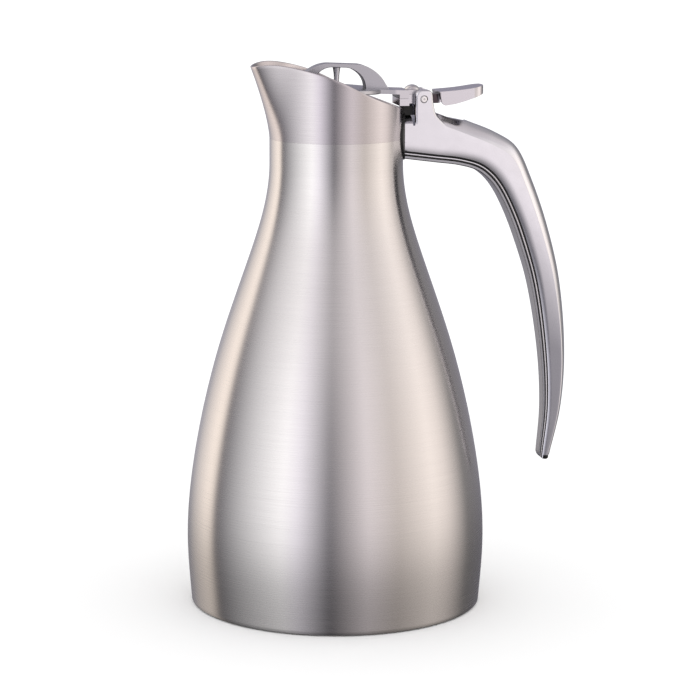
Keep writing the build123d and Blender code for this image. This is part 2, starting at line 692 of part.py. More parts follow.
def cover_path(inset):
    """Outline of the domed cover, from its rim to the stud."""
    edge, shoulder_z = (cover_r - inset, cover_low_z), cover_low_z + 1.6 - inset * 0.4
    dome = Spline((cover_r - inset, shoulder_z), (cover_r - 2.6 - inset * 0.4, cover_low_z + 4.0 - inset),
                  (stud_r + fit_gap, cover_top_z - inset), tangents=[(0, 1), (-1, 0)])
    return [Line(edge, (cover_r - inset, shoulder_z)), dome]


def stopper_cover():
    """Shallow domed cover over the cup."""
    hole = stud_r + fit_gap
    ends = [Line((cover_r, cover_low_z), (cover_r - cup_wall, cover_low_z)),
            Line((hole, cover_top_z), (hole, cover_top_z - cup_wall))]
    return turned(make_face(cover_path(0) + cover_path(cup_wall) + ends))


def stopper_insulation():
    """Foam block inside the stopper."""
    gap = 0.3
    hole = stud_r + gap
    low, flange = cup_bottom_z + cup_wall + gap, cover_low_z + gap
    wide = cup_side_r - cup_wall - 1.0
    outline = Polyline((hole, low), (cup_bottom_r - 0.6, low), (wide, mouth_ring_z + 1.2), (wide, flange),
                       (cover_r - 2.2, flange), (cover_r - 4.6, flange + 2.2),
                       (hole, cover_top_z - 3.0), close=True)
    return turned(make_face(outline))


def lid_gasket():
    ring = washer(gasket_in_r, gasket_out_r, gasket_z, gasket_z + gasket_t)
    lower = ring.edges().filter_by(GeomType.CIRCLE).group_by(Axis.Z)[0]
    return fillet(lower, 0.5)


def post_nut():
    """Cap nut under the cup."""
    top = cup_bottom_z - fit_gap
    hexagon = Pos(0, 0, top - 3.0) * extrude(RegularPolygon(nut_r, 6), amount=3.0)
    dome_r = nut_r * 0.8
    dome = Pos(0, 0, top - nut_h + dome_r) * Sphere(dome_r)
    dome &= block((-beyond, beyond), (-beyond, beyond), (top - beyond, top - 2.9))
    return hexagon + dome - upright(stud_r + fit_gap, 0, top - nut_h + 0.9, top + 5)


parts = {
    "outer_shell": outer_shell,
    "inner_liner": inner_liner,
    "flask_bottom": flask_bottom,
    "mouth_ring": mouth_ring,
    "base_plate": base_plate,
    "tip_off_cover": tip_off_cover,
    "getter": getter,
    "pouring_collar": pouring_collar,
    "neck_lug": neck_lug,
    "handle_pad": handle_pad,
    "handle": handle,
    "handle_strip": handle_strip,
    "handle_tip_plug": handle_tip_plug,
    "set_screw": set_screw,
    "hinge_pin": hinge_pin,
    "lid_bridge": lid_bridge,
    "thumb_lever": thumb_lever,
    "lever_screw": lever_screw,
    "centre_post": centre_post,
    "stopper_stem": stopper_stem,
    "stopper_cup": stopper_cup,
    "stopper_cover": stopper_cover,
    "stopper_insulation": stopper_insulation,
    "lid_gasket": lid_gasket,
    "post_nut": post_nut,
}

os.makedirs("parts", exist_ok=True)
for name, make in parts.items():
    export_step(make(), f"parts/{name}.step")
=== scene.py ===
# %% [markdown]
# # A steel vacuum jug with a flip lid
# The jug is a spun steel body with a welded pouring collar, a cast handle that hangs from the neck, and
# a lid that a thumb lever tips up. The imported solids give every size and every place. Here each visible
# piece gets its finer shape and its finish. All lengths below are millimetres; one factor turns them
# into Blender's metres when a mesh is written.

# %% Load the solids
import json
import math
import bmesh
import bpy
import numpy as np
from mathutils import Matrix, Vector

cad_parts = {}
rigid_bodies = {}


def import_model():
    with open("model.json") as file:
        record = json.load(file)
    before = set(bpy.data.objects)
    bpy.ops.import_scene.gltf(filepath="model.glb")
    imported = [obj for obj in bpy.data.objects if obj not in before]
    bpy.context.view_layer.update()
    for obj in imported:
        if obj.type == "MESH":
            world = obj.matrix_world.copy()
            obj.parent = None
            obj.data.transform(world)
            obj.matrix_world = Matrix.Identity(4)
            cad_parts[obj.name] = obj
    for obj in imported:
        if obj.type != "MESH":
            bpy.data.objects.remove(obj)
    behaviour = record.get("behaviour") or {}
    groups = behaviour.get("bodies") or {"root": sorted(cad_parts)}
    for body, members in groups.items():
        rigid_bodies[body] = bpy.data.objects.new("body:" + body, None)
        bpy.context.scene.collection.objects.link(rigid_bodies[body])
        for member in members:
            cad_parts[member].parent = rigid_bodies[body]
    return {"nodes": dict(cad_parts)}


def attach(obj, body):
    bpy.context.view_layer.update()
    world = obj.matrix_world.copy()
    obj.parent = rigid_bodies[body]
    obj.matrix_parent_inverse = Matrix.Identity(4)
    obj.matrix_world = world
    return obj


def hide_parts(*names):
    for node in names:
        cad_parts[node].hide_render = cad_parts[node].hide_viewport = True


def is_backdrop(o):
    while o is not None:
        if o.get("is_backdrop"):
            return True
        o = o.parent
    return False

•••

Give again, word for word, the lines of the listing, starting at its first line and ending with the line containing "return [Line(edge, (cover_r".

- **RESPONSE**:
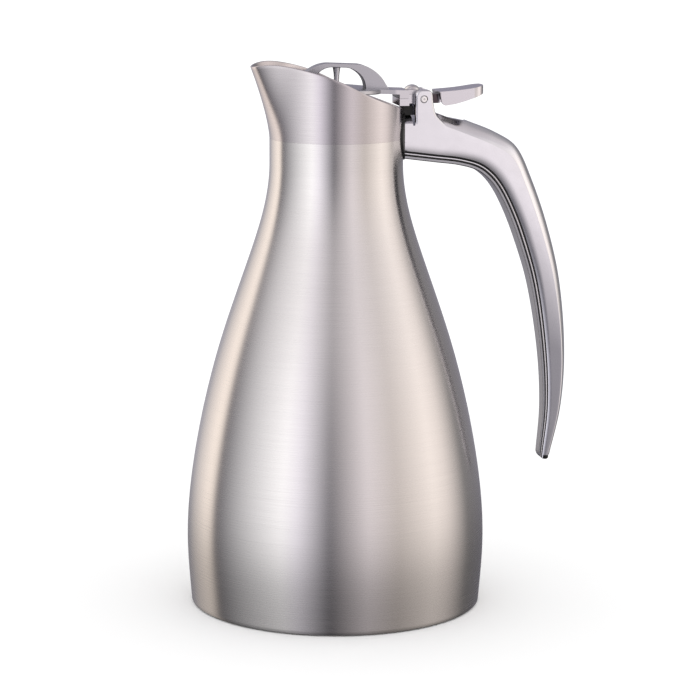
Keep writing the build123d and Blender code for this image. This is part 2, starting at line 692 of part.py. More parts follow.
def cover_path(inset):
    """Outline of the domed cover, from its rim to the stud."""
    edge, shoulder_z = (cover_r - inset, cover_low_z), cover_low_z + 1.6 - inset * 0.4
    dome = Spline((cover_r - inset, shoulder_z), (cover_r - 2.6 - inset * 0.4, cover_low_z + 4.0 - inset),
                  (stud_r + fit_gap, cover_top_z - inset), tangents=[(0, 1), (-1, 0)])
    return [Line(edge, (cover_r - inset, shoulder_z)), dome]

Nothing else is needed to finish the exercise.